Je pars jeudi, demain au soir, avec M. et Mme  la maréchale de Villars. Quand je serai arrivé, il faudra que j’aille sur-le-champ à Versailles, dont je ne partirai qu’après avoir consommé l’affaire, ou l’avoir entièrement manquée. Vous me mandez que, si je ne suis pas à Paris aujourd’hui jeudi, la chose est manquée pour moi. Dites à vos messieurs qu’elle ne sera manquée que pour eux, que c’est à moi qu’on a promis le privilège, et que, quand je l’aurai une fois, je choisirai la compagnie qui me plaira. J’aurai l’honneur de vous voir vendredi et de recevoir vos ordres. Soyez toujours persuadée de mon attachement pour vous et pour M. de Bernières.

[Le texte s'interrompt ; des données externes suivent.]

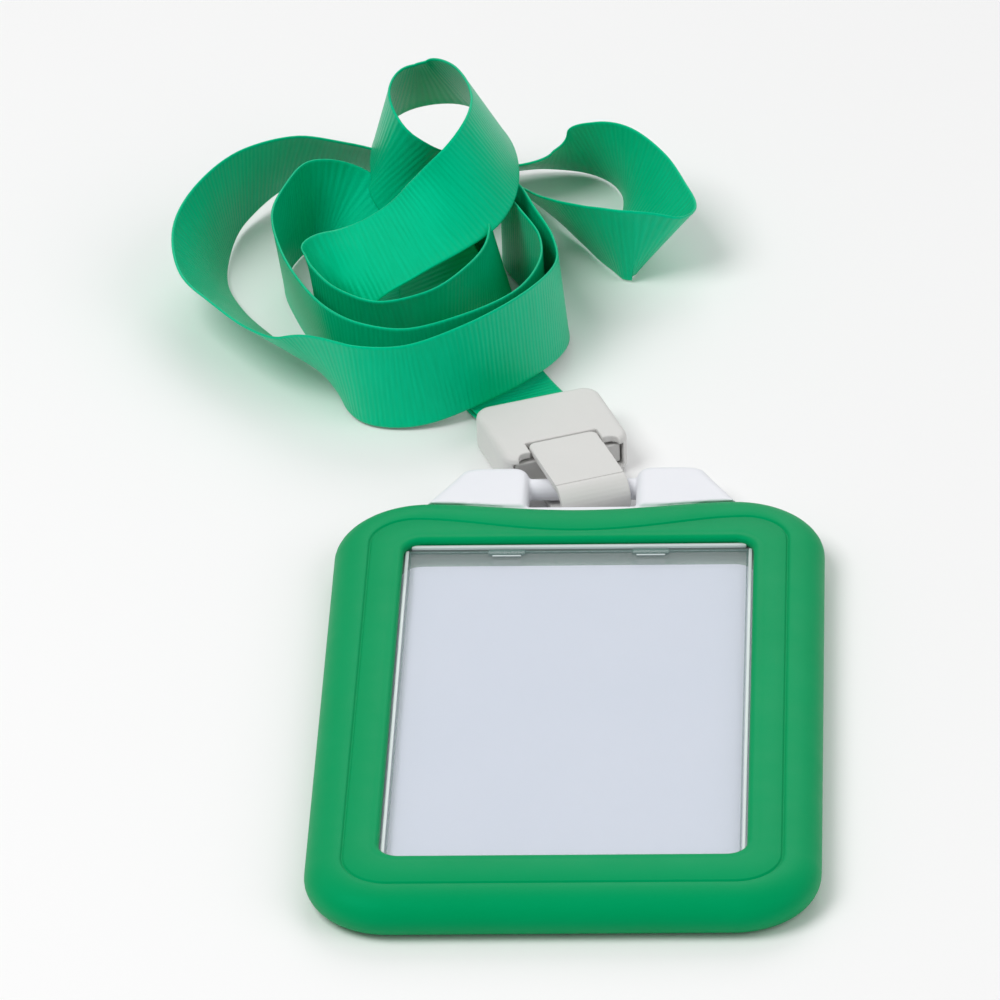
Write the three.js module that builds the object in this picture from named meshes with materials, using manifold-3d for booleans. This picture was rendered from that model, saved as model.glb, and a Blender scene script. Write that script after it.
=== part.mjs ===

51. — À MADAME LA PRÉSIDENTE DE BERNIÈRES.

Villars, … 1722.

Je resterai encore sept ou huit jours à Villars, où je bois du cidre et mange du riz tous les soirs, dont je me trouve fort bien. Messieurs des gabelles peuvent bien retarder leur affaire de huit jours. La personne que vous savez a parole réitérée de M. le Régent pour la plus grande affaire. Vous devriez bien remettre le souper à mon retour. Je suis fâché de la justice qu’on a rendue à la petite Livry[1]. Si on faisait dans tous les corps ce qu’on vient de faire à la Comédie, il me paraît qu’il resterait peu de monde en place. Je fais à peu près la même réforme dans mon poème ; je suis occupé à en chasser tous les mauvais vers. C’est une opération un peu longue ; mais j’espère que je la terminerai à la Rivière-Bourdet. Je vous fais mes compliments de la vie dissipée que vous menez. Je voudrais bien en pouvoir faire autant ; mais dans le malheur où je suis d’avoir une santé et une tête de linotte, je ne pouvais avoir de plus grande consolation que la bonté que vous avez eue d’égayer mon régime par la compagnie que vous m’avez tenue à Paris. Vous pouvez compter que je n’oublierai de

  1. Cette ancienne maîtresse de Voltaire avait dû se retirer de la Comédie-Française, le 27 mai 1722. Voyez, tome X, page 269, l’épître des Vous et des Tu.